Not even up to “hack” standards.

Consider the publication of my first novel a fluke.

“As good as it gets” passed four years ago.

The revised staycation itinerary involved wrestling invasive blackberry bushes, finding a remedy for my dog’s bad breath (“Parsley, poochie?”) and renting free DVDs from the town library (Why is “Dumb and Dumber” in the Classics section?!).

Just in time, my luck changed. Maybe it was the fortune cookie forecast that fell from my wallet while I fueled up on another venti at Starbucks: THERE IS NEW HOPE FOR PROJECTS YOU HAD ALMOST GIVEN UP ON. Funny, but I don’t recall receiving that prophecy. I don’t even remember the last time I ate Chinese food.

After my two and a half hour commute home from work including a soggy uphill walk from the ferry, I checked my emails and read a vaguely familiar subject header, preceded by “RE.” After a few seconds, I realized it was a response to an article I’d submitted to Writer’s Digest last summer [July 27, 2011, to be exact.].

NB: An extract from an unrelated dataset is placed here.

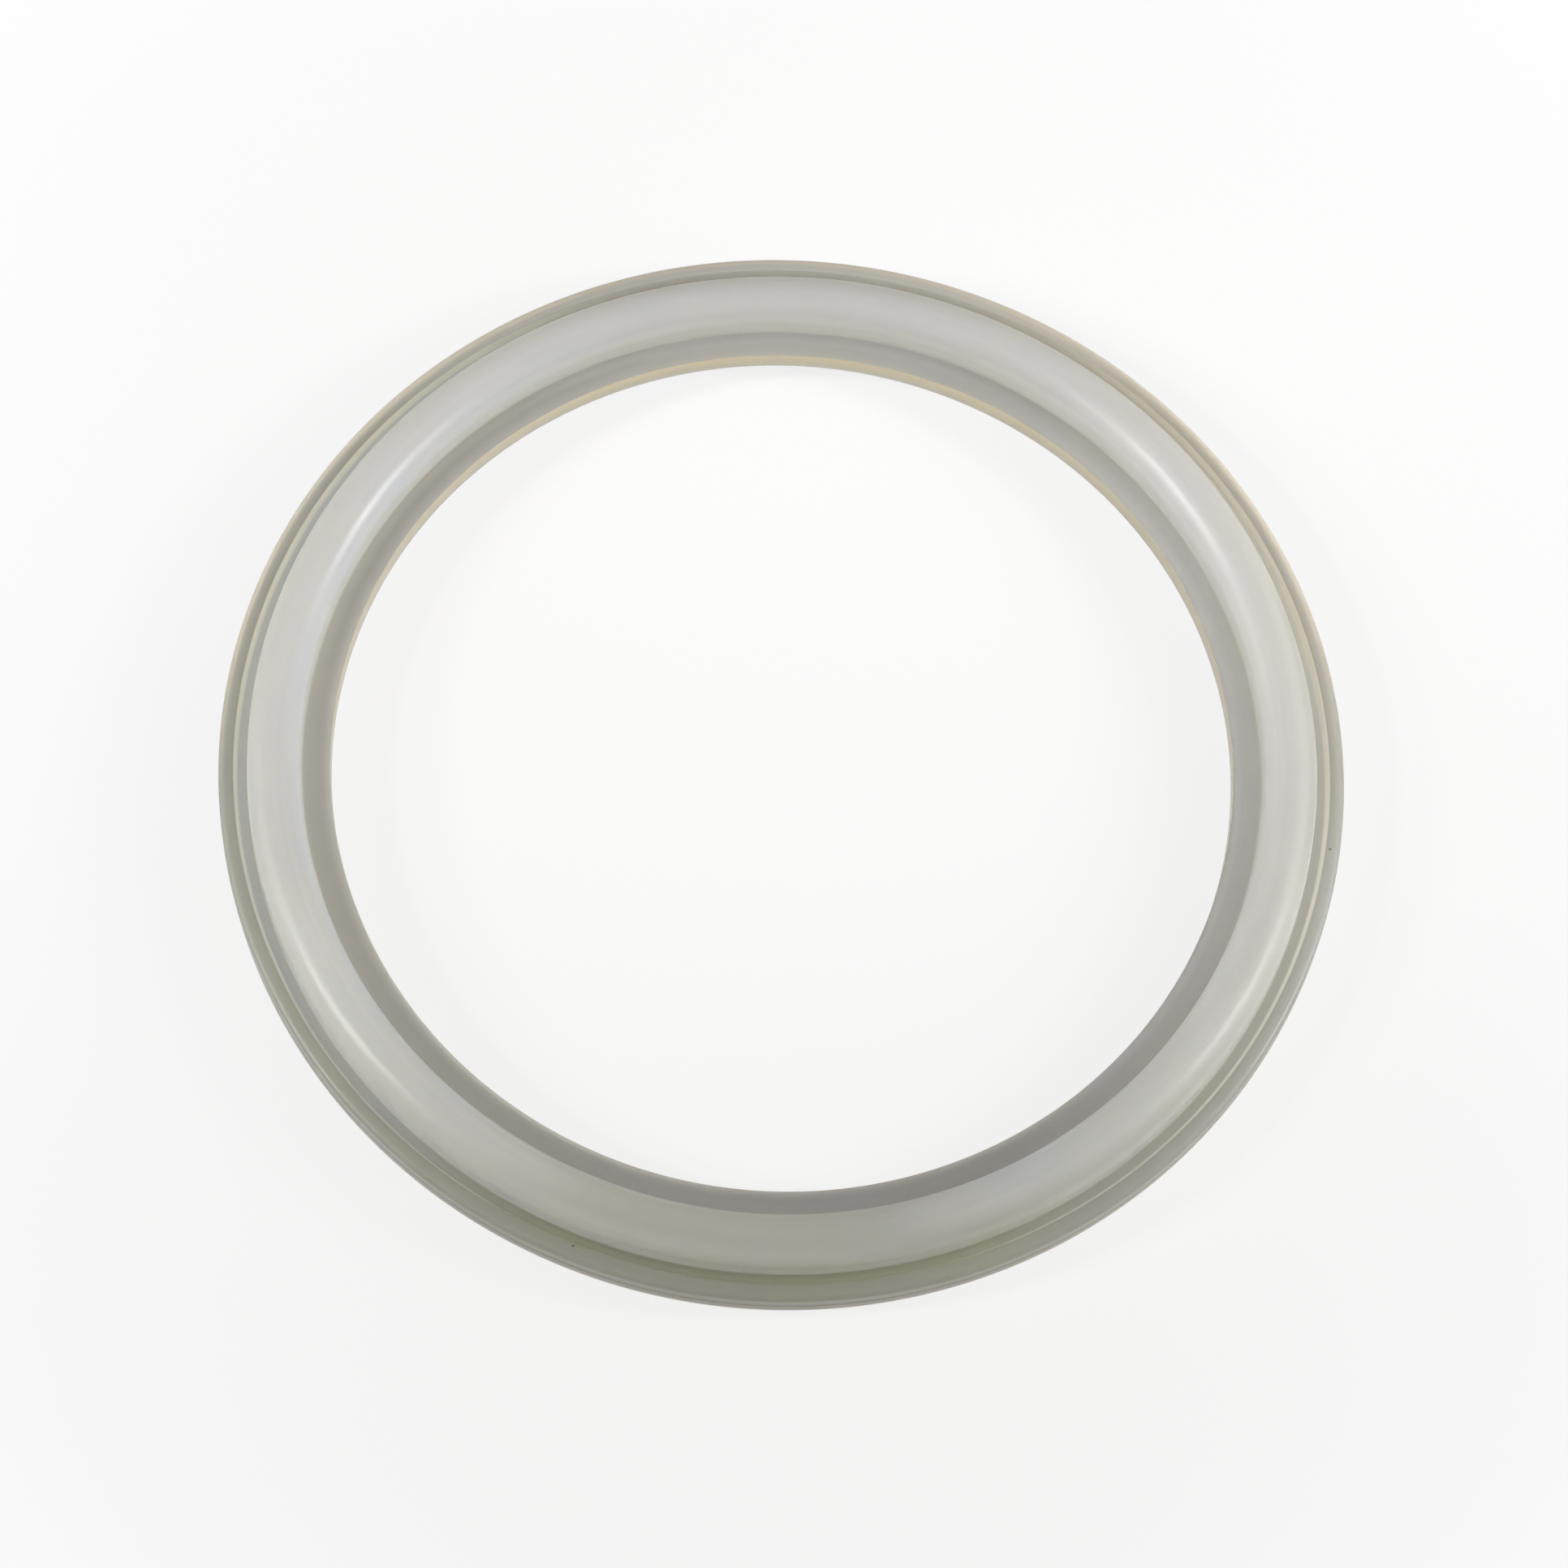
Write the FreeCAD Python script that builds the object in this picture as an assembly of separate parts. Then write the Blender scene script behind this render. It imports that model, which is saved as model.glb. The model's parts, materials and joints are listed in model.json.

I tried to temper excitement with caution while opening the message. Seems my emailed submission got “a bit lost”, only to be recently rediscovered. (Fitting, really. That quote could be my motto!) The more important remarks: “We love it, and would like to run it in our next issue”. The payment? A pittance, but enough to cover a month of lattés.

The 300-word back page article isn’t likely to have New York editors suddenly following me on Twitter, but the email came at the right time, an affirmation that my original staycation agenda is worth pursuing. It’s great when I can work through my own self-doubt, but I can put that pep talk on hold. And the blackberry bushes can continue to overtake my backyard. I’ve got a query letter to write.